**YOUR INSTRUCTIONS**
Copy each line in which the string "that" occurs.

Entries with parts and joints
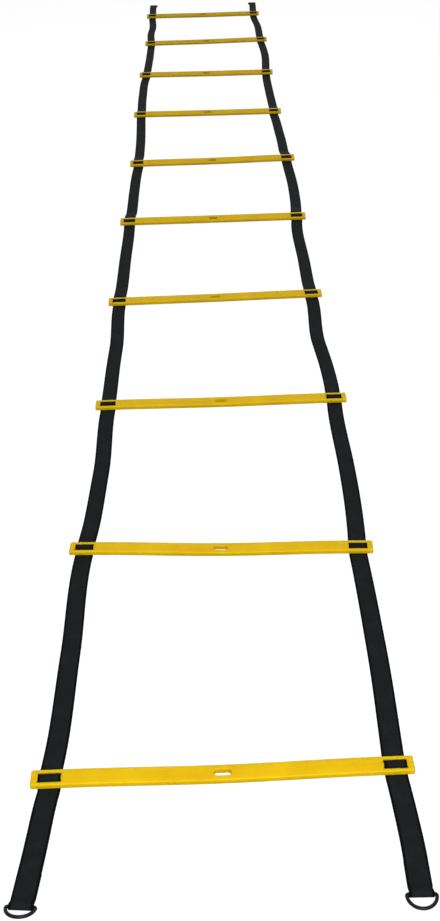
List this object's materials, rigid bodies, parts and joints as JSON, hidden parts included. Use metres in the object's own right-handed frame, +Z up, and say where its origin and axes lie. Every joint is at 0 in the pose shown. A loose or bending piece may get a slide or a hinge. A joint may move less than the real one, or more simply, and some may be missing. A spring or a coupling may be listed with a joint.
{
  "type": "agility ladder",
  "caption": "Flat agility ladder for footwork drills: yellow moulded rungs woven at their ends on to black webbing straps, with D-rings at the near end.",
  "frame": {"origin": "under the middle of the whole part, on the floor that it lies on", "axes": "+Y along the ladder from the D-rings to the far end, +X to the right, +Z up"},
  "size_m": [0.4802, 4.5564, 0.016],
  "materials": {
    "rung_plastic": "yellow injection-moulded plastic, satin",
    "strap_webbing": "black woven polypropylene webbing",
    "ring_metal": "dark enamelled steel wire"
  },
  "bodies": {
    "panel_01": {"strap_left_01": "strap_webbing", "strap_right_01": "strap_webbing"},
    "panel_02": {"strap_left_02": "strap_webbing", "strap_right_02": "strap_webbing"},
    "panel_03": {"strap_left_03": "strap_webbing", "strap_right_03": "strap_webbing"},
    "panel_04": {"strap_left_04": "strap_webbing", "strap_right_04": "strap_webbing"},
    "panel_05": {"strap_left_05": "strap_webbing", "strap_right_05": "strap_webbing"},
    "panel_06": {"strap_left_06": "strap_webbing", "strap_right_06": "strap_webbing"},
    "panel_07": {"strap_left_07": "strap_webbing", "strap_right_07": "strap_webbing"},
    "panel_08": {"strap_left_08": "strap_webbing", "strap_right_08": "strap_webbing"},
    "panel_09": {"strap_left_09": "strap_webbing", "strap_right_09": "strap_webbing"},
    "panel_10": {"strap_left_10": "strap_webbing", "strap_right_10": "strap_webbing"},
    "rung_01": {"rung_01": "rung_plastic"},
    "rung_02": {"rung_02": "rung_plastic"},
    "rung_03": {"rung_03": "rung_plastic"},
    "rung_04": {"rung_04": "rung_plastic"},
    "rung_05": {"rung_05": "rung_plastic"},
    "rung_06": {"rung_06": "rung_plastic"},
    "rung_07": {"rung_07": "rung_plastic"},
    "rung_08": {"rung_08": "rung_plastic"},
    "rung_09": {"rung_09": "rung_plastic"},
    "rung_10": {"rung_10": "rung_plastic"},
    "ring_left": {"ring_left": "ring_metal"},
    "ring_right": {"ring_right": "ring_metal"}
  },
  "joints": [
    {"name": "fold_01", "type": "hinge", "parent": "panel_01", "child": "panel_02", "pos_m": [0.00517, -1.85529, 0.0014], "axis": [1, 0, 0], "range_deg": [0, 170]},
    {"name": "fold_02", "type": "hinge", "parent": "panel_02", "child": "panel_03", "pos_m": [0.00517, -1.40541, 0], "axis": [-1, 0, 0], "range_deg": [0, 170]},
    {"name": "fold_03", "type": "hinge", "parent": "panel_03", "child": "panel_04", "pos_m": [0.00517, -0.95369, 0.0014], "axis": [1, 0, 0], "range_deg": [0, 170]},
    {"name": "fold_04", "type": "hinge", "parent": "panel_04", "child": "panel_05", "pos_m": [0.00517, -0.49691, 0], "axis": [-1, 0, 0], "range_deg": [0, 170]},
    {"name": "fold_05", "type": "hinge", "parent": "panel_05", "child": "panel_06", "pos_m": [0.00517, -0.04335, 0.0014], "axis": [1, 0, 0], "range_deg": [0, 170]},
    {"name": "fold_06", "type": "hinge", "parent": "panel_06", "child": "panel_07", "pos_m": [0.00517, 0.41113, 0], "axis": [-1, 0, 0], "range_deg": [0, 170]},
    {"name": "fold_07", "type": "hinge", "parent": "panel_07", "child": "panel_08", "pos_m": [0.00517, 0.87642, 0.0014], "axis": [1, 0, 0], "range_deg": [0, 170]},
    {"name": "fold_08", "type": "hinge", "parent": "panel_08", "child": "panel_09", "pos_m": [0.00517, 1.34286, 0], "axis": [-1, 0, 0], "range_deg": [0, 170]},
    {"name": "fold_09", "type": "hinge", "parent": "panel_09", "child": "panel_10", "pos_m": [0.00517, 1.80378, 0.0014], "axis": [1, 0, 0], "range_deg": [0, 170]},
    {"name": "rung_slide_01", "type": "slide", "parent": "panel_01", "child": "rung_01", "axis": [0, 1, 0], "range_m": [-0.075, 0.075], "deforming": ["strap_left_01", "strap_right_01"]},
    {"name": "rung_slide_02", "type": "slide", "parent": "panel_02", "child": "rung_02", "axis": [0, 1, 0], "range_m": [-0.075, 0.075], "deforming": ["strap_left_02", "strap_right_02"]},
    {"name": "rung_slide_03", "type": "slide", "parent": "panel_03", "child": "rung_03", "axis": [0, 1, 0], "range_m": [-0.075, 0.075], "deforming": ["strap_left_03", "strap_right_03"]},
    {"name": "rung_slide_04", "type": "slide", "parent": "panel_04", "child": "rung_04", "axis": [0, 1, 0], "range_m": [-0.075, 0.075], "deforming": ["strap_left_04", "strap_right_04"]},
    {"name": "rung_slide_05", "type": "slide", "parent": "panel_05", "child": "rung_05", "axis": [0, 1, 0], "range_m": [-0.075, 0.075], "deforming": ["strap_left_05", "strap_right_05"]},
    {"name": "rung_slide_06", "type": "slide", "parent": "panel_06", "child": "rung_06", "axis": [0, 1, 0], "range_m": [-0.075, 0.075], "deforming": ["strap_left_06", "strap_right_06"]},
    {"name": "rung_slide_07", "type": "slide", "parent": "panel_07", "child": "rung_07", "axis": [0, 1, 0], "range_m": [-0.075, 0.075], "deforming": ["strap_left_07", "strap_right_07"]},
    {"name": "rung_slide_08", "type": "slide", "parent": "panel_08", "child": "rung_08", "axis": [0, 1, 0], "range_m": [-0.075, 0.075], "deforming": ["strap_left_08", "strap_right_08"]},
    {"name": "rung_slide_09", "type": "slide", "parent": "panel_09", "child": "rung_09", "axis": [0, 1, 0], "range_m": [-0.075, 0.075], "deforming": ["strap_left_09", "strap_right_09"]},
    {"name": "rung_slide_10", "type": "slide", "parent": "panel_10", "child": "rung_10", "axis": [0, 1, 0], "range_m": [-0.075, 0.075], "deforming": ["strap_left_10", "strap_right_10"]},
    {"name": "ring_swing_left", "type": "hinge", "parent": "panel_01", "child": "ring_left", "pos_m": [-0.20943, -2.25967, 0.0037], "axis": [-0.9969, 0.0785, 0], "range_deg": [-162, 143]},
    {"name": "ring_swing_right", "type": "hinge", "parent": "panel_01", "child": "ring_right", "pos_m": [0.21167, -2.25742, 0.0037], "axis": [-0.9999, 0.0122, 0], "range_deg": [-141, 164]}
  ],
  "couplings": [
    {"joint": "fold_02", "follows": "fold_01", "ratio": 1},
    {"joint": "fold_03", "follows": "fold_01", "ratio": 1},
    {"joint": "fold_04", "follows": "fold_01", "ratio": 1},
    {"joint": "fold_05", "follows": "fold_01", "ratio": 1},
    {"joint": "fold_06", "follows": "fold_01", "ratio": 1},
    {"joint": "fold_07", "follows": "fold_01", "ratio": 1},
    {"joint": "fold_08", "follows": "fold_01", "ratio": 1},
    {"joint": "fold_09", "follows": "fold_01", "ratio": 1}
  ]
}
--
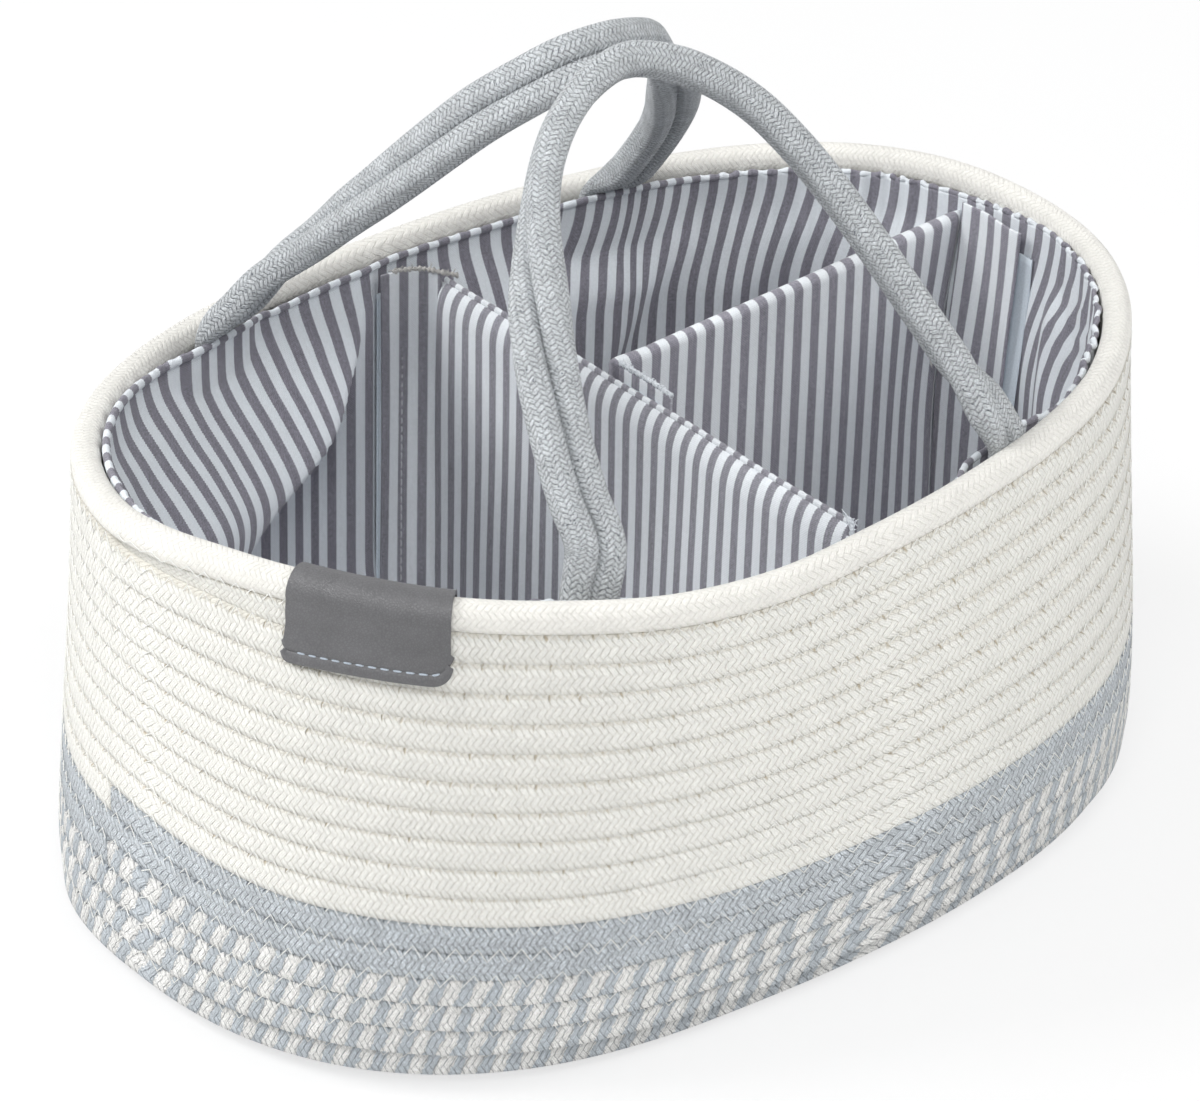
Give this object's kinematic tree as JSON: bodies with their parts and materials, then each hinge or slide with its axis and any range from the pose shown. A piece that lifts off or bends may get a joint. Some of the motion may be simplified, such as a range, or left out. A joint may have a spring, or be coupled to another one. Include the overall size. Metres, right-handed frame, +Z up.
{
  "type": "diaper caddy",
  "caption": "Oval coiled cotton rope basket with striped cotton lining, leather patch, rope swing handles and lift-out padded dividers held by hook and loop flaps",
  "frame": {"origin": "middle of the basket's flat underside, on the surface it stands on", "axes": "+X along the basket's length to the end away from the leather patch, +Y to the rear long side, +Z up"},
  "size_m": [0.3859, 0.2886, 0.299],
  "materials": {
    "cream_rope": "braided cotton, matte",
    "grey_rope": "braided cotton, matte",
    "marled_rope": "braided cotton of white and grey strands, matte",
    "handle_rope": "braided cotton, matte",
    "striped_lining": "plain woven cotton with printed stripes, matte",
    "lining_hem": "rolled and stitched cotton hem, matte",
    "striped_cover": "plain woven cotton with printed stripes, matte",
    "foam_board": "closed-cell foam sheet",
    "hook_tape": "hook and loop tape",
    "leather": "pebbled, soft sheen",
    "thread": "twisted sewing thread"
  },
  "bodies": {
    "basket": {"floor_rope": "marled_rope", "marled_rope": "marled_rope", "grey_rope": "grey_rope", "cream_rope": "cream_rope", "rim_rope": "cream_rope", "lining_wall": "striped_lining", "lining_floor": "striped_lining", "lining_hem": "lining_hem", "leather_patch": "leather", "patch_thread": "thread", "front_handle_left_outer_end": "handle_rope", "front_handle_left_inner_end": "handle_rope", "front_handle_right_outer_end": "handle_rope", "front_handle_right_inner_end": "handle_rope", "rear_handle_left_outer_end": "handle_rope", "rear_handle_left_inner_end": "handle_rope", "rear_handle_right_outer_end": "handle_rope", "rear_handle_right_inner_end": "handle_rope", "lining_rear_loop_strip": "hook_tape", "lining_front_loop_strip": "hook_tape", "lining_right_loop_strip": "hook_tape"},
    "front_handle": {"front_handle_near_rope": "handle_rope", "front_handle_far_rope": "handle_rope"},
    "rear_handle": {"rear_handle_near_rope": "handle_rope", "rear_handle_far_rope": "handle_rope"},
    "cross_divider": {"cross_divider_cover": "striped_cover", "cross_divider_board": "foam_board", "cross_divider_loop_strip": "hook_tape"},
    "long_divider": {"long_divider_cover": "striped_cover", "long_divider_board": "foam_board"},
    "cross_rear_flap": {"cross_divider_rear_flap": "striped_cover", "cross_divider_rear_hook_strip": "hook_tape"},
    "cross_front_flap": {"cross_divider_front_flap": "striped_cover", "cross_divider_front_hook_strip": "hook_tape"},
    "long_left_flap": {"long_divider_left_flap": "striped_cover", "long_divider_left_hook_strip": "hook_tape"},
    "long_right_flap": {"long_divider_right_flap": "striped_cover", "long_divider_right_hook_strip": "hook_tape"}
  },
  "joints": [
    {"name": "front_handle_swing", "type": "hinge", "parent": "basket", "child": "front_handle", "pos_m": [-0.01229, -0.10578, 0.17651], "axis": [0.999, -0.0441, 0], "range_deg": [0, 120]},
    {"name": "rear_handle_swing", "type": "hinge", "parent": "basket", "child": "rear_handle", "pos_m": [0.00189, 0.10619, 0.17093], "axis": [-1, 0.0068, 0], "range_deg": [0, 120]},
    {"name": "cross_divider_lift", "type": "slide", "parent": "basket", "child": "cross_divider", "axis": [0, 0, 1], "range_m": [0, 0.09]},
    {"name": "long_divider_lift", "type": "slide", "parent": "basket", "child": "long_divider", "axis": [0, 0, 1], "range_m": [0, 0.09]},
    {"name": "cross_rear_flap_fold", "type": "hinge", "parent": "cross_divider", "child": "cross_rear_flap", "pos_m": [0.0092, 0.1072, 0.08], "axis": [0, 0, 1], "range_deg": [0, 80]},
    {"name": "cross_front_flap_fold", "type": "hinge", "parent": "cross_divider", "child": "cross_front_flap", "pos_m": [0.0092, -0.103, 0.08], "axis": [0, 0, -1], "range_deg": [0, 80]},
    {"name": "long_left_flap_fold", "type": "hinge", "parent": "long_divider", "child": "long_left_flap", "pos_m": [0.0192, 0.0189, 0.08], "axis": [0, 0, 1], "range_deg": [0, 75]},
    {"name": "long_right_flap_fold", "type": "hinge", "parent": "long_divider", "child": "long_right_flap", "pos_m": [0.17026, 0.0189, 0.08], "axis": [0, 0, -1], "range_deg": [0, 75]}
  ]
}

**COMPLETE ANSWER**
  "frame": {"origin": "under the middle of the whole part, on the floor that it lies on", "axes": "+Y along the ladder from the D-rings to the far end, +X to the right, +Z up"},
Give this object's kinematic tree as JSON: bodies with their parts and materials, then each hinge or slide with its axis and any range from the pose shown. A piece that lifts off or bends may get a joint. Some of the motion may be simplified, such as a range, or left out. A joint may have a spring, or be coupled to another one. Include the overall size. Metres, right-handed frame, +Z up.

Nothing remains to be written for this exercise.